Если доброе дело намечается поздно ночью, то утром оно заканчивается тяжелым похмельем. От переизбытка благих намерений. И если бы не девицы, глоток-другой джина «Гринолз» мог бы скрашивать мои пробуждения. Однако проклятые вертихвостки, как правило, выпивали весь джин без остатка…

Итак, в апогее алкогольной зависимости я встал с дивана, что напротив кинотеатра «Весна», и отправился в поход за джином. На улице было слякотно, отчего я моментально поскользнулся на тротуаре, но вовремя ухватился за ближайший фонарный столб. Мне требовалось перейти на другую сторону улицы, чтобы попасть в винную лавку по соседству с кинотеатром.

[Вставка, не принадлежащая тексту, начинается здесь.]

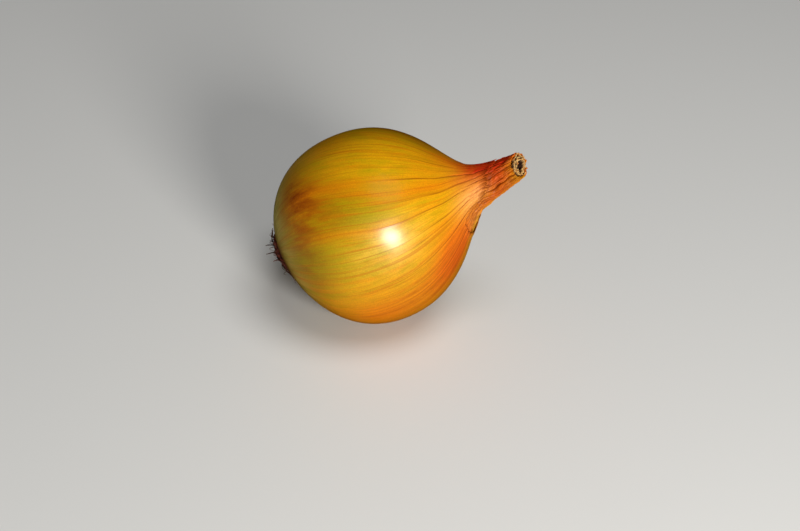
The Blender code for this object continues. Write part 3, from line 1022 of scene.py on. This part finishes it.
def make_layer_material(name, grain, mottle):
    """Dried layer ends: cream and tan at their torn edges, with painted shade down inside the neck."""
    material, tree, shader = new_material(name)
    depth = parts_of(tree, "glint_dull_shade")[2]
    tones = use_group(tree, mottle, place=on_object(tree), scale=per_axis(0.9 * MM),
                      detail=3.0, low=0.38, high=0.62, first=LAYER_CREAM, second=LAYER_TAN)
    streaks = use_group(tree, grain, place=attribute(tree, "fibre"), scale=per_axis(2.2 * MM, 5.0),
                        detail=3.0, roughness=0.55, dark=0.75, light=1.15)
    colour = mix_colour(tree, 1.0, tones["colour"], streaks["shade"], "MULTIPLY")
    # Painted shade darkens the layers down inside the neck.
    colour = mix_colour(tree, spread(tree, depth, 0.31, 0.42), colour, LAYER_DEEP_SHADE)
    link(tree, colour, shader.inputs["Base Color"])
    dry_finish(shader, 0.75, 0.25)
    relief(tree, shader, streaks["height"], 0.6, 0.08 * MM)
    return material


def make_root_plate_material(name, grain, mottle):
    """Dry cork: maroon and brown in patches, and near black in the cracks."""
    material, tree, shader = new_material(name)
    crack = parts_of(tree, "marks")[0]
    place_on = on_object(tree)
    tones = use_group(tree, mottle, place=place_on, scale=per_axis(1.1 * MM),
                      detail=4.0, low=0.35, high=0.65, first=CORK_MAROON, second=CORK_BROWN)
    grit = use_group(tree, grain, place=place_on, scale=per_axis(0.3 * MM), detail=3.0, roughness=0.55)
    colour = mix_colour(tree, times(tree, crack, 0.9), tones["colour"], CORK_CRACK)
    link(tree, colour, shader.inputs["Base Color"])
    dry_finish(shader, 0.9, 0.2)
    relief(tree, shader, grit["height"], 0.7, 0.12 * MM)
    return material


def make_root_material(name, grain, mottle):
    """Dried root fibre: dark brown, a little paler and redder towards some tips."""
    material, tree, shader = new_material(name)
    to_tip, paleness, _ = parts_of(tree, "marks")
    place_on = on_object(tree)
    tones = use_group(tree, mottle, place=place_on, scale=per_axis(0.8 * MM),
                      detail=3.0, low=0.35, high=0.65, first=ROOT_DARK, second=ROOT_BROWN)
    grit = use_group(tree, grain, place=place_on, scale=per_axis(0.18 * MM), detail=2.0, roughness=0.55)
    colour = mix_colour(tree, times(tree, to_tip, paleness), tones["colour"], ROOT_TIP)
    link(tree, colour, shader.inputs["Base Color"])
    dry_finish(shader, 0.85, 0.25)
    relief(tree, shader, grit["height"], 0.6, 0.06 * MM)
    return material


# ---------------------------------------------------------------- stage

def aim(place_at, target):
    """Turns from -Z towards the target, kept level."""
    return (Vector(target) - Vector(place_at)).to_track_quat("-Z", "Y")


def make_floor():
    """A plain pale floor, left out of what glossy skin mirrors."""
    mesh = bpy.data.meshes.new("floor")
    half = 3.0
    corners = [(-half, -half, 0), (half, -half, 0), (half, half, 0), (-half, half, 0)]
    mesh.from_pydata(corners, [], [(0, 1, 2, 3)])
    material, _, shader = new_material("floor")
    shader.inputs["Base Color"].default_value = (0.66, 0.67, 0.67, 1.0)
    shader.inputs["Roughness"].default_value = 0.6
    mesh.materials.append(material)
    floor = bpy.data.objects.new("floor", mesh)
    bpy.context.scene.collection.objects.link(floor)
    floor.visible_glossy = False


def make_area_light(name, azimuth, elevation, distance, size, power, colour):
    """A soft round light seen from the onion at an azimuth (0 towards -Y, + towards +X) and elevation."""
    light = bpy.data.lights.new(name, "AREA")
    light.shape = "DISK"
    light.size = size
    light.energy = power
    light.color = colour
    lamp = bpy.data.objects.new(name, light)
    bpy.context.scene.collection.objects.link(lamp)
    a, e = math.radians(azimuth), math.radians(elevation)
    away = Vector((math.sin(a) * math.cos(e), -math.cos(a) * math.cos(e), math.sin(e)))
    lamp.location = CENTRE + away * distance
    lamp.rotation_mode = "QUATERNION"
    lamp.rotation_quaternion = aim(lamp.location, CENTRE)
    return lamp


def make_world(strength):
    """An even, faint light from all round, left out of what glossy skin mirrors."""
    world = bpy.data.worlds.new("studio")
    bpy.context.scene.world = world
    world.use_nodes = True
    background = world.node_tree.nodes["Background"]
    background.inputs["Color"].default_value = (0.93, 0.96, 1.0, 1.0)
    background.inputs["Strength"].default_value = strength
    world.cycles_visibility.glossy = False


def make_camera():
    """A 60 mm lens from the front and above, with the onion a little left of the middle."""
    azimuth, elevation, roll = math.radians(-4.3), math.radians(36.0), math.radians(4.2)
    lens, sensor, distance = 60.0, 36.0, 494.7 * MM
    shift_right, shift_up = -0.0225, 0.0294
    back = Vector((math.sin(azimuth) * math.cos(elevation),
                   -math.cos(azimuth) * math.cos(elevation), math.sin(elevation)))
    right = Vector((math.cos(azimuth), math.sin(azimuth), 0.0))
    above = back.cross(right)
    x = shift_right * math.cos(roll) - shift_up * math.sin(roll)
    y = shift_right * math.sin(roll) + shift_up * math.cos(roll)
    data = bpy.data.cameras.new("camera")
    data.lens = lens
    data.sensor_width = sensor
    data.clip_start = 0.01
    camera = bpy.data.objects.new("camera", data)
    bpy.context.scene.collection.objects.link(camera)
    camera.location = CENTRE + distance * (back - x * right - y * above)
    turned = Matrix((right, above, back)).transposed().to_4x4() @ Matrix.Rotation(roll, 4, "Z")
    camera.rotation_mode = "QUATERNION"
    camera.rotation_quaternion = turned.to_quaternion()
    bpy.context.scene.camera = camera


# ---------------------------------------------------------------- build

grain = make_grain_group()
mottle = make_mottle_group()
skin = make_skin_material("dry_onion_skin", grain)
build_dry_skin(skin)
build_bulb_body(skin)
build_neck_layers(make_layer_material("dried_neck_layers", grain, mottle))
build_root_plate(make_root_plate_material("corky_root_plate", grain, mottle))
build_roots(make_root_material("dried_root_fibre", grain, mottle))
make_floor()
make_area_light("window", azimuth=22.3, elevation=18.6, distance=0.9, size=0.30,
                power=9.2, colour=(1.0, 0.96, 0.90))
overhead = make_area_light("overhead", azimuth=50.0, elevation=74.0, distance=1.8, size=1.1,
                           power=16.5, colour=(1.0, 0.98, 0.95))
overhead.visible_glossy = False
make_world(0.06)
make_camera()
bpy.context.scene.view_settings.view_transform = "Standard"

Возле него спокойно обменивались новостями двое полицейских, но, заметив меня в подвешенном состоянии на фонарном столбе, уставились, как на летающую тарелку. Я сделал вид, что просто так отдыхаю. Сейчас отдохну и пойду себе дальше. Даже включил «поворотники» и просигналил, что скоро, мол, отъезжаю. Чем вызвал непредумышленную остановку автомобильного транспорта.